First, there is ranked-choice voting itself. Credit to Slingshot Strategies for trying to poll the matchups, but it’s hard to believe someone with such high negatives as Cuomo could so easily make it through a ranked-choice election. In New York municipal races, voters can now choose up to five candidates, and politicians are rewarded for appearing on as many ballots as possible. RCV punishes the polarizers. Two years ago, Kathryn Garcia ran third among first-place votes but managed, through successive rounds, to come within 10,000 votes of beating Adams. Garcia was well-liked and relatively unknown, and many Democrats had reasons for keeping her on their ballot even if she wasn’t their first choice. She also forged a coalition with another contender, Andrew Yang. RCV rewards this kind of coalition-building.

In the Slingshot Strategies poll, Cuomo’s favorability rating was 46-42%, which is solid considering he resigned in disgrace. But this is his ceiling, not his floor. He is a well-known quantity. It’s been more than two years since his scandals – including his alleged cover-up of nursing home data during the pandemic – and many voters aren’t thinking much about them anymore.

But they will think about them if he campaigns again. Cuomo’s position calls to mind Eliot Spitzer’s; once a popular governor, Spitzer resigned in 2008 during a prostitution scandal. Spitzer waited five years and ran in the Democratic primary for city comptroller. Initially, he held double-digit polling leads against Scott Stringer, who was then the Manhattan borough president. Spitzer was a heavy favorite, until he wasn’t. The Stringer campaign hammered Spitzer repeatedly, reminding voters of his prostitution scandal and raising his negatives until election day, when he beat Spitzer by several points.

Cuomo, in many ways, is even more toxic than Spitzer. Nearly a dozen women accused him of some kind of sexual misconduct. He wrote a valedictory pandemic memoir and made millions of dollars as tens of thousands of New Yorkers died on his watch. He purposefully hid the Covid death toll in nursing homes. If Cuomo becomes a candidate again, every candidate will pile on, reminding voters of all the ways he failed New York.

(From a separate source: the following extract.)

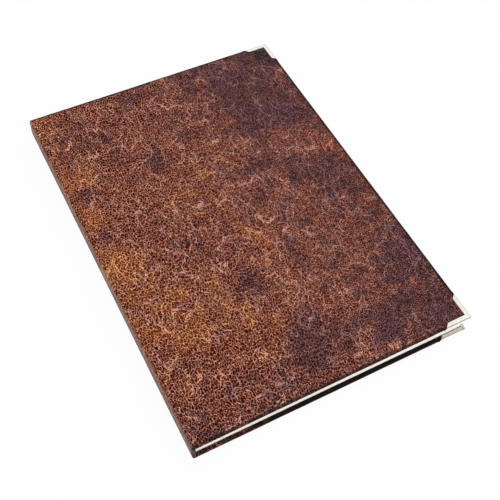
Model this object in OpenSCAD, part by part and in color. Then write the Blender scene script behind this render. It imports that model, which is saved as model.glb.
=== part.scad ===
// A case-bound notebook, closed and lying on its back cover. The origin is the middle of the back
// cover's underside. +X runs from the spine to the fore-edge, +Y from tail to head, +Z up through
// the pages. The front cover rests on the fanned pages, so it rises a little towards the fore-edge.

/* [Pages] */
// Width of a page, from spine to fore-edge
page_w = 207; // [140:1:260]
// Height of a page, from tail to head
page_h = 297; // [200:1:340]
// Thickness of the closed pages at the spine
block_t = 11.3; // [7:0.1:30]
// How much thicker the fanned pages are at the fore-edge
fan_rise = 1.5; // [0:0.1:3]
// Thickness of an endpaper sheet
endpaper_t = 0.2; // [0.1:0.05:0.4]
// Thickness of the cloth lining glued down the spine of the pages
lining_t = 0.3; // [0.2:0.05:0.6]
// Air between the pages and the front cover that rests on them
cover_gap = 0.1; // [0.05:0.05:0.5]
// How far the cloth lining stops short of the pages at head and tail
lining_inset = 6; // [0:1:20]

/* [Case] */
// Thickness of the board in each cover
board_t = 1.5; // [1.3:0.1:3]
// Thickness of the board in the spine
spine_board_t = 1.5; // [1:0.1:3]
// Thickness of the faux leather
leather_t = 0.5; // [0.4:0.05:0.8]
// How far the covers stand out past the pages at head, tail and fore-edge
overhang = 3; // [2:0.1:6]
// Width of the leather turned in over the inner face of the boards
turn_in = 15; // [8:1:25]
// Gap left between the mitred ends of the turned-in leather
turn_in_gap = 0.2; // [0.1:0.05:0.5]
// Radius of the leather where it wraps the edge of a cover
edge_round = 0.9; // [0.85:0.05:1.1]
// Play between the spine's turned-in leather and the cloth lining
spine_play = 0.2; // [0.1:0.05:0.5]

/* [Metal corners] */
// Length of a metal corner along each edge of the cover
corner_arm = 21; // [12:0.5:40]
// Width of a metal corner on the outer face of the cover
corner_flange = 3.3; // [2:0.1:6]
// Thickness of the metal sheet
corner_sheet_t = 0.3; // [0.15:0.05:0.35]
// Clearance between a metal corner and the endpaper inside the cover
corner_clearance = 0.4; // [0.2:0.1:1]
// Width of the open seam where the two inner flanges of a metal corner meet
corner_seam = 0.3; // [0.2:0.05:0.6]

/* [Hidden] */
$fn = 48;

LEATHER = "#7d4b39";
BOARD = "#8f8a80";
PAPER = "#f6f3ea";
CLOTH = "#e9e4d6";
METAL = "#d9d9db";

// Enough to carry a cut clear through a face
through = 1;

// Thicknesses of the wrapped boards, and of a cover with its endpaper and flyleaf
cover_t = board_t + 2 * leather_t;
spine_t = spine_board_t + 2 * leather_t;
stack_t = cover_t + 2 * endpaper_t;
total_t = block_t + 2 * stack_t + cover_gap;

// Depth of the pages below the front cover's outer face
page_depth = stack_t + cover_gap;

// Outer size of the case
cover_w = spine_t + spine_play + lining_t + page_w + overhang;
cover_h = page_h + 2 * overhang;

// Places along X: the spine's outer face, the joint where the cover boards begin, the two ends of
// the pages and the fore-edge of the covers
spine_x = -cover_w / 2;
joint_x = spine_x + spine_t;
page_x0 = joint_x + spine_play + lining_t;
page_x1 = page_x0 + page_w;
fore_x = cover_w / 2;

// The front cover is turned about the spine's upper edge by the angle of the fanned pages
fan_angle = atan(fan_rise / page_w);

// Radii that follow the wrapped edge, each one layer further in
board_round = edge_round - leather_t;
corner_round = edge_round - corner_sheet_t;
corner_inner_flange = overhang - corner_clearance;

// Height, at x, of the plane that lies a given depth below the front cover's outer face
function lid_z(x, depth) = total_t + (x - spine_x) * tan(fan_angle) - depth / cos(fan_angle);

// Extrudes an X-Z profile along Y, centred
module along_y(length) {
  translate([0, length / 2, 0])
    rotate([90, 0, 0])
      linear_extrude(length)
        children();
}

// Extrudes a Y-Z profile along X, from x0
module along_x(x0, length) {
  translate([x0, 0, 0])
    rotate([90, 0, 90])
      linear_extrude(length)
        children();
}

// A bar from 0 to length whose far end has both corners rounded
module rounded_end(length, thick, radius) {
  square([length - radius, thick]);
  translate([0, radius])
    square([length, thick - 2 * radius]);
  for (z = [radius, thick - radius])
    translate([length - radius, z])
      circle(radius);
}

// A bar with both ends rounded, centred on its length
module rounded_bar(length, thick, radius) {
  for (side = [0, 1])
    mirror([side, 0])
      rounded_end(length / 2, thick, radius);
}

// A flat slab from x0 to x1, rounded at the fore-edge, head and tail, and square at the joint
module slab(x0, x1, height, thick, radius) {
  intersection() {
    along_y(height)
      translate([x0, 0])
        rounded_end(x1 - x0, thick, radius);
    along_x(x0, x1 - x0)
      rounded_bar(height, thick, radius);
  }
}

// The back cover's pieces are drawn where they lie. The front cover has the same pieces, turned
// over and laid on the fanned pages.
module front_place() {
  translate([spine_x, 0, total_t])
    rotate([0, -fan_angle, 0])
      translate([-spine_x, 0, 0])
        mirror([0, 0, 1])
          children();
}

module cover_board() {
  color(BOARD)
    translate([0, 0, leather_t])
      slab(joint_x, fore_x - leather_t, cover_h - 2 * leather_t, board_t, board_round);
}

// The bare board inside the frame of turned-in leather, as a block of the given size
module window(inset, z0, z1) {
  translate([joint_x - through, -cover_h / 2 + turn_in + inset, z0])
    cube([
      fore_x - turn_in - inset - joint_x + through,
      cover_h - 2 * (turn_in + inset),
      z1 - z0
    ]);
}

// The slit between the mitred turn-ins at the tail end of the fore-edge
module turn_in_slit() {
  translate([fore_x - leather_t, -cover_h / 2 + leather_t, leather_t + board_t])
    rotate([0, 0, 135])
      translate([0, -turn_in_gap / 2, 0])
        cube([turn_in * sqrt(2), turn_in_gap, leather_t + through]);
}

// One sheet of faux leather round a cover board, with the metal corners pressed into it
module cover_leather() {
  color(LEATHER)
    difference() {
      slab(joint_x, fore_x, cover_h, cover_t, edge_round);
      cover_board();
      window(0, leather_t + board_t, cover_t + through);
      for (side = [0, 1])
        mirror([0, side, 0]) {
          turn_in_slit();
          corner_arms(through)
            corner_outside();
        }
    }
}

// The endpaper steps down from the turned-in leather to the bare board
module cover_endpaper() {
  color(PAPER)
    difference() {
      intersection() {
        union() {
          translate([page_x0, -page_h / 2, cover_t])
            cube([page_w, page_h, endpaper_t]);
          window(0, leather_t + board_t, cover_t + endpaper_t);
        }
        translate([page_x0, -page_h / 2, 0])
          cube([page_w, page_h, stack_t]);
      }
      window(endpaper_t, leather_t + board_t + endpaper_t, stack_t);
    }
}

// Everything outside the inner surface of a metal corner, seen along one arm. The far end is the
// cover's edge, and the inner flange is narrower than the outer one.
module corner_outside() {
  difference() {
    translate([0, -through])
      square([corner_flange + through, cover_t + 2 * through]);
    translate([-through, corner_sheet_t])
      rounded_end(
        corner_flange - corner_sheet_t + through,
        cover_t - 2 * corner_sheet_t,
        corner_round
      );
    translate([-through, cover_t / 2])
      square([corner_flange - corner_inner_flange + through, cover_t]);
  }
}

// Section of a metal corner: the outer flange, the wall round the edge and the inner flange
module corner_section() {
  intersection() {
    corner_outside();
    rounded_end(corner_flange, cover_t, edge_round);
  }
}

// Runs a section along one arm, along +X from the corner at the origin. The free end and the mitre
// are both cut at 45 degrees, and margin carries the cut out past the cover's edges.
module corner_half(margin) {
  intersection() {
    translate([-margin, corner_flange, 0])
      rotate([90, 0, 90])
        mirror([1, 0, 0])
          linear_extrude(corner_arm + 2 * margin)
            children();
    translate([0, 0, -margin])
      linear_extrude(cover_t + 2 * margin)
        polygon([
          [-margin, -margin],
          [corner_arm + margin, -margin],
          [corner_arm - corner_flange, corner_flange],
          [corner_flange, corner_flange]
        ]);
  }
}

// Both arms of a corner, at the tail end of the fore-edge
module corner_arms(margin) {
  translate([fore_x, -cover_h / 2, 0])
    mirror([1, 0, 0])
      for (arm = [0, 1])
        mirror([arm, -arm, 0])
          corner_half(margin)
            children();
}

module cover_corner() {
  color(METAL)
    difference() {
      corner_arms(0)
        corner_section();
      translate([fore_x, -cover_h / 2, cover_t - edge_round])
        rotate([0, 0, 135])
          translate([0, -corner_seam / 2, 0])
            cube([2 * corner_flange, corner_seam, edge_round + through]);
    }
}

module back_board() {
  cover_board();
}

module back_leather() {
  cover_leather();
}

module back_endpaper() {
  cover_endpaper();
}

module back_tail_corner() {
  cover_corner();
}

module back_head_corner() {
  mirror([0, 1, 0])
    cover_corner();
}

module front_board() {
  front_place()
    cover_board();
}

module front_leather() {
  front_place()
    cover_leather();
}

module front_endpaper() {
  front_place()
    cover_endpaper();
}

module front_tail_corner() {
  front_place()
    cover_corner();
}

module front_head_corner() {
  front_place()
    mirror([0, 1, 0])
      cover_corner();
}

// A layer of the pages between z0 and a depth below the front cover, or between two such depths
module page_layer(height, low, high) {
  along_y(height)
    polygon([low[0], low[1], high[1], high[0]]);
}

// The left and right ends of the plane at a depth below the front cover
function lid_line(x0, x1, depth) = [[x0, lid_z(x0, depth)], [x1, lid_z(x1, depth)]];

// The left and right ends of a level plane
function level_line(x0, x1, z) = [[x0, z], [x1, z]];

module page_block() {
  color(PAPER)
    page_layer(
      page_h,
      level_line(page_x0, page_x1, stack_t),
      lid_line(page_x0, page_x1, page_depth)
    );
}

module back_flyleaf() {
  color(PAPER)
    page_layer(
      page_h,
      level_line(page_x0, page_x1, stack_t - endpaper_t),
      level_line(page_x0, page_x1, stack_t)
    );
}

module front_flyleaf() {
  color(PAPER)
    page_layer(
      page_h,
      lid_line(page_x0, page_x1, page_depth),
      lid_line(page_x0, page_x1, page_depth - endpaper_t)
    );
}

module spine_lining() {
  color(CLOTH)
    page_layer(
      page_h - 2 * lining_inset,
      level_line(page_x0 - lining_t, page_x0, stack_t),
      lid_line(page_x0 - lining_t, page_x0, page_depth)
    );
}

module spine_board() {
  color(BOARD)
    translate([spine_x + leather_t, -cover_h / 2 + leather_t, spine_t])
      cube([spine_board_t, cover_h - 2 * leather_t, total_t - 2 * spine_t]);
}

// Section of the spine, with its two outer edges rounded to the spine's own thickness
module spine_outline() {
  translate([spine_x, spine_t])
    square([spine_t, total_t - 2 * spine_t]);
  for (z = [spine_t, total_t - spine_t])
    intersection() {
      translate([joint_x, z])
        circle(spine_t);
      translate([spine_x, z < total_t / 2 ? 0 : z])
        square(spine_t);
    }
}

// The hollow behind the leather at the two joints, up to a number of layers of leather
module joint_hollow(layers) {
  for (z = [spine_t, total_t - spine_t])
    translate([joint_x, z])
      circle(spine_t - layers * leather_t);
}

// The leather of the spine, turned in at head and tail over the ends of the spine board
module spine_leather() {
  color(LEATHER)
    difference() {
      intersection() {
        along_y(cover_h)
          spine_outline();
        along_x(spine_x, spine_t)
          rounded_bar(cover_h, total_t, edge_round);
        linear_extrude(total_t)
          translate([joint_x, 0])
            rotate(90)
              rounded_bar(cover_h, spine_t, edge_round);
      }
      along_y(cover_h - 2 * turn_in) {
        joint_hollow(1);
        translate([spine_x + leather_t, spine_t])
          square([spine_t, total_t - 2 * spine_t]);
      }
      along_y(cover_h + through)
        joint_hollow(2);
      spine_board();
    }
}

back_board();
back_leather();
back_endpaper();
back_head_corner();
back_tail_corner();
page_block();
back_flyleaf();
front_flyleaf();
spine_lining();
spine_board();
spine_leather();
front_board();
front_leather();
front_endpaper();
front_head_corner();
front_tail_corner();
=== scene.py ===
"""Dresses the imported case-bound notebook: antiqued faux leather, polished metal corners and paper."""
import logging
import math
from dataclasses import dataclass, field
from enum import Enum

import bmesh
import bpy
import numpy as np
from mathutils import Matrix, Vector, noise


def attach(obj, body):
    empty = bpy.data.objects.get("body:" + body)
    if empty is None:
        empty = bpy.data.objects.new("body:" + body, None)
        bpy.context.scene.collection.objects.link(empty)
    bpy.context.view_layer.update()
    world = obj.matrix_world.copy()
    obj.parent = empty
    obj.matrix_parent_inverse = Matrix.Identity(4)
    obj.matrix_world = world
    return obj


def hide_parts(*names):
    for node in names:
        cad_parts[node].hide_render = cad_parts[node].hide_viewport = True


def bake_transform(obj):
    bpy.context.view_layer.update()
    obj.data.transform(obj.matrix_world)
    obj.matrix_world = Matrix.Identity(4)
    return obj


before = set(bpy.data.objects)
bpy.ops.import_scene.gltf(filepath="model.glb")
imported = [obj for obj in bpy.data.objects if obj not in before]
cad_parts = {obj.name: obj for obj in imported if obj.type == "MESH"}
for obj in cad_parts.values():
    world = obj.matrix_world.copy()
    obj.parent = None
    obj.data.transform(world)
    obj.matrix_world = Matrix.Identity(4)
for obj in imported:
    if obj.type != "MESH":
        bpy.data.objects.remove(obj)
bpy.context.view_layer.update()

MM = 0.001
WELD = 1e-7
WHITE = (1.0, 1.0, 1.0, 1.0)
MIDDLE = (0.5, 0.5, 0.5)

Tint = tuple[int, int, int]
Colour = tuple[float, float, float, float]

log = logging.getLogger("notebook")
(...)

It would all be rather straightforward. Cuomo would be the front-runner getting the most press attention. Every other rival would need to cut him down to rise in the polls. It is easy to imagine a “Stop Cuomo” or “Dump Cuomo” movement materializing. Cuomo does have durable support among outer-borough Black voters and some white liberals, but there are plenty of voters who’d be happy to leave him off their ballots once an actual campaign began.

Cuomo’s other problem is money. As of July, Cuomo was still sitting on $7.6 million in a state campaign account. This would be a large sum of money to spend on a special election for mayor – more than enough to drown out many rivals – but much of it would be unusable. Due to campaign finance rules, transferring cash from a state account to a city account is incredibly challenging. New York City has much stricter donations limits, so many of his larger donations would not be eligible. To actually move cash over, Cuomo would have to go contribution-by-contribution, up to the city limit for each contribution being transferred. He would need affirmative signed permission from each donor whose contribution is being transferred. It would be easier for him to get fresh contributions from these donors, at least so he could be eligible for the 8:1 public matching funds. Transferred contributions can’t be matched.

When Spitzer ran for comptroller, he largely self-financed his bid. But unlike Spitzer, Cuomo is not personally wealthy. He cannot easily drop $5 million into a mayoral campaign. He could raise some money, but he never chased small donors as governor and has no experience with grassroots fundraising. His usual donors – real estate developers, financiers and labor unions – would have little reason to pump him with cash when he remains such a wild card. Why risk it with Cuomo when there are many other potential frontrunners? Part of the reason Hochul kept Cuomo on the sidelines was because wealthy donors and labor leaders preferred dealing with her over him. They did not want him back. Even Cuomo, deep down, knew this.

Running for mayor is much easier said than done.